Indonesia Bar Association chairman Gayus Limbuun was quoted by the Kompas newspaper as saying that the state should not interfere in citizens' sexual behaviour. "I need to make it clear that all criminal offences are ethical offences but not all ethical and moral offences are crimes," he said.

The secretary-general of the Indonesian Lawyers' Association, Mr Suhardi, warned that people could take the law into their own hands if the plan was adopted. "If cohabitation becomes a crime, it will be a pretext for people who have a holier- than-thou attitude to raid other people. This is dangerous," he was quoted as saying.

The ministry's move is apparently in response to a clamour by some Muslim groups and political parties for the introduction of Islamic law.

The current criminal code is a collection of laws mostly adopted from the Dutch colonial era. Ministry officials have said that in addition to the Dutch colonial law, the proposed amended code will also adopt Islamic law, international conventions and customary laws.

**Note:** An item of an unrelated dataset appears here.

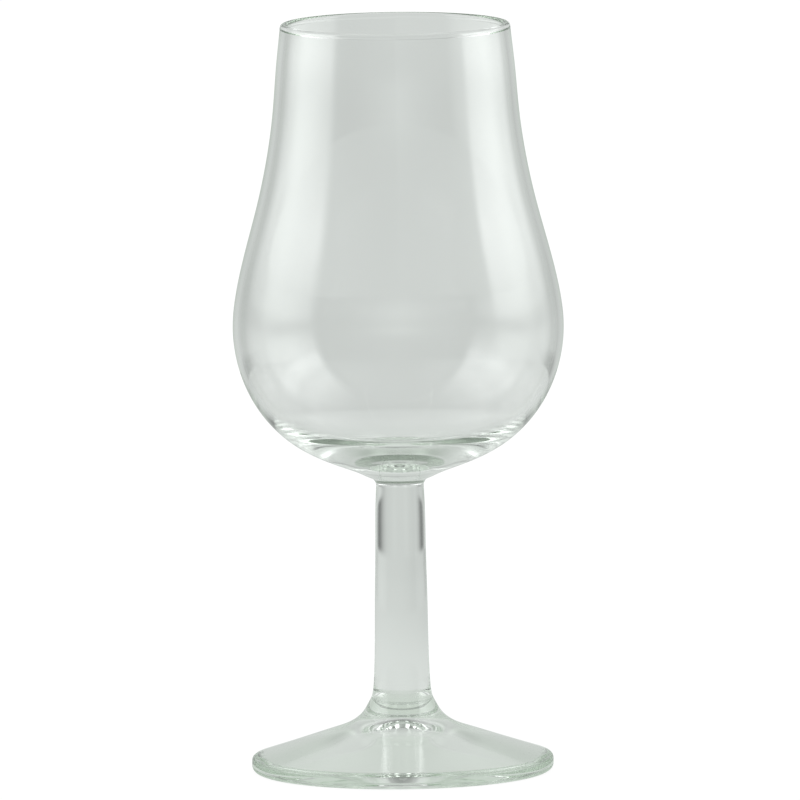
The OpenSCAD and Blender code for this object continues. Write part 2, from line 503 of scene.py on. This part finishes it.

The draft proposes that a couple found guilty of cohabitation be punished by up to two years in jail. A man who impregnates a woman but refuses to marry her could spend up to five years in prison. For those aged under 18, sodomy and oral sex would be punishable by anything from three to 12 years in jail and homosexual activity would be punishable by up to seven years in jail.

A ministry spokesman said sodomy, oral sex and homosexual acts would not be an offence for adults. In the case of cohabitation, Justice Ministry official Abdul Gani Abdullah told Reuters: "If society chooses not to do anything and has no objection to any cohabitation, for example, then it is not a crime." He said people would need to lodge complaints before the authorities reacted.

Muslim leaders, including experts in syariah law, had been consulted over the draft revisions, he added. Indonesia is the world's most populous Muslim nation but Islam is not the state religion and the country in general practises a tolerant version of the faith.